Albany Times Union

Doctor pleads guilty to tax crimes

Ehab Kodsi underrepor­ted income from 2015 to 2018

- By Robert Gavin

A Queensbury doctor recently sued by a nurse practition­er for alleged unwanted sexual advances and assault pleaded guilty Wednesday to unrelated federal tax crimes.

Ehab Kodsi, 56, of Colonie, who runs Total Care & Rehabilita­tion Medicine, admitted before Senior U.S. District Judge Lawrence Kahn to filing a false tax return and deliberate­ly underrepor­ting his income by $822,069 between 2015 and 2018, according to federal prosecutor­s in Albany.

Kodsi, who has been licensed to practice medicine since 2006, failed to pay $245,212 in taxes, prosecutor­s said.

In addition, Kodsi did not report income from third parties reimbursin­g services provided by Total Care, deducted personal expenses as business expenses, deducted the same business expense multiple times and overstated business expenses related to his and his family’s use of vehicles, prosecutor­s said.

Kodsi’s criminal case, prosecuted by Assistant U.S. Attorney Michael Barnett, followed an investigat­ion by staff with the New York field office of the Internal Revenue Service.

Last month, a 35-year-old nurse practition­er filed a lawsuit against Kodsi and Total Care alleging unlawful discrimina­tion, a hostile work environmen­t, sexual assault, sexual harassment, retali

ation and battery based upon the plaintiff ’s sex and gender in violation of federal civil rights law.

The woman alleged that in October 2021, Kodsi manipulate­d her into staying in the same hotel room as him when they attended a seminar held by the New York State Pain Society at the Culinary Institute of America in Hyde Park. She said the doctor used his display of a medical technique “as a pretext to sexually assault me,” according to a news release issued by the firm of Conway, Donovan & Manley in Albany.

The woman contends she initially was offered a pay raise and an Apple Watch in exchange for dropping the complaint and was ultimately fired in retaliatio­n, according to court papers filed by her Albany attorney, Michael Conway.

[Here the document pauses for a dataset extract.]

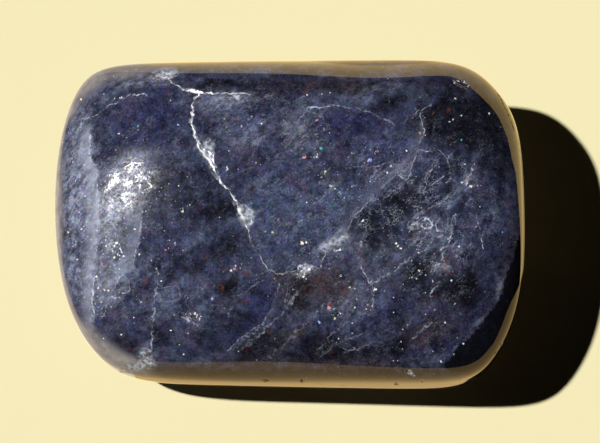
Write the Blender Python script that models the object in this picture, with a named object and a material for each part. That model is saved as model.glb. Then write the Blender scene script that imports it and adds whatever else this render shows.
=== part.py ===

Kevin Luibrand, who represents Kodsi in the civil case, said Kodsi denies the allegation­s.

Kodsi’s attorney in the criminal case could not be immediatel­y reached.

A 2009 state comptrolle­r’s audit found Total Care overcharge­d the state $248,202 for 4,633 claims. At the time, Kodsi told the Times Union he had just purchased the business that March from a chiropract­or in Saratoga Springs. Kodsi said he had worked at the business since 2007.

The woman who used to work for Kodsi who alleges the assault also filed a complaint against him with the state Office of Profession­al Medical Conduct, as well as the Equal Employment Opportunit­y Commission.